Pemerintah Spanyol sudah hampir genap sebulan menerapkan sistem ‘estado de alarma’ atau lockdown yang membatasi hak kebebasan warganya demi kepentingan khalayak umum yaitu menurunkan kasus baru dari Covid-19.
Sejak 16 Maret 2020, pemerintah menerapkan sistem lockdown tersebut karena kasus Covid-19 yang semakin bertambah drastis setiap harinya dari awal bulan Maret 2020.
Peraturan dan penerapan lockdown pun sangat ketat, pemerintah mengeluarkan peraturan (Royal Decree 463/2020) yang menyebutkan bahwa semua warga negara Spanyol dan yang berdomisili di negara tersebut untuk mengorbankan hak kebebasan sejenak dan tidak ke luar rumah.
![Kawasan Plaza Santa Barbara, Madrid, Spanyol](https://cdn-2.tstatic.net/tribunnews/foto/bank/images/plaza-santa-barbara-nih2.jpg)
Ada enam situasi yang dijelaskan detail dimana warga diperbolehkan keluar rumah seperti :
1. Membeli bahan makanan, obat-obatan, dan hal penting lainnya
2. Pergi ke pusat kesehatan seperti rumah sakit dan klinik
3. Pergi bekerja untuk memberikan employment services
4. Kembali ke domisili atau tempat tinggal kita
5. Membantu warga lansia, minors, dependant, disabilitas, atau warga yang inkapasitasi “vulnerable”
6. Atau hal-hal lainya dengan justifikasi yang jelas.
Polisi pun disiagakan untuk melakukan patroli ketat di berbagai sudut kota untuk memastikan warganya menjalankan peraturan tersebut.
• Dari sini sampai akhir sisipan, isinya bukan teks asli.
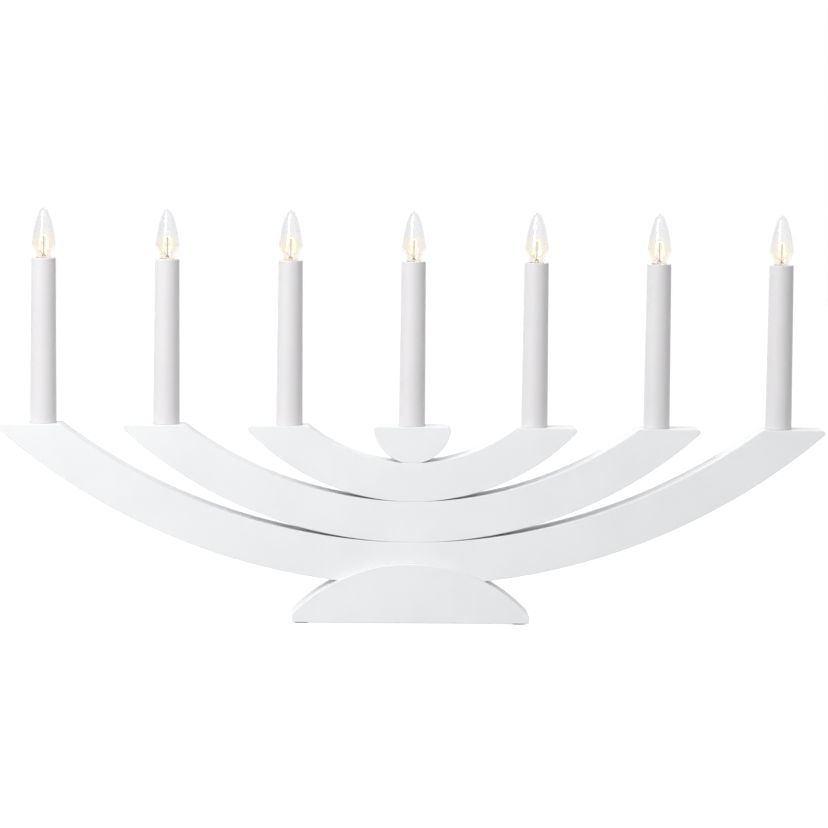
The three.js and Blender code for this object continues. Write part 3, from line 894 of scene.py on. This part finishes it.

Jika terbukti melanggar, pemerintah tidak ragu untuk memberikan denda yang cukup besar berkisar antara 100 EUR untuk pelanggaran minor dan naik hingga 30,000EUR.
Bahkan untuk kasus extreme bisa berakhir di penjara. Sekadar duduk di taman atau berolahraga pun tidak diperbolehkan karena itu tidak termasuk di list di atas.
Beberapa websites yang menyediakan bahan makanan pokok pun sangat ramai sampai supermarket online punya peraturan bahwa hanya menyediakan delivery untuk lansia, orang sakit, dan ibu hamil.
Saya pun ke luar apartemen hanya untuk kepentingan mendesak seperti membeli bahan makanan, dan juga membuang sampah yang memang dianjurkan agar tempat tinggal kita bersih. Itu pun harus segera kembali, tidak boleh berlama-lama.
Namun, mulai Senin (13/4), pemerintah memberi izin para pekerja yang tidak bisa bekerja dari rumah atau ‘work from home’ seperti buruh pabrik dan konstruksi dibolehkan kembali beroperasi namun dengan penerapan yang ketat.
Menyiapkan Tesis dan Sidang
Sebagai mahasiswi hukum tingkat akhir di IE University, situasi ini mempengaruhi tesis kesarjanaan dan sidang saya yang terpaksa harus dijalankan melalui online nantinya pada bulan Mei mendatang.
Komunikasi dengan dosen pembimbing pun kebetulan tidak ada masalah karena saya terbiasa berdiskusi jarak jauh, sebab beliau sering bepergian. Akan tetapi, dari segi edukasi menyeluruh tidak ada masalah dan malah diuntungkan karena saya juga sibuk dengan magang, selain daripada tesis dan mata kuliah akhir saya.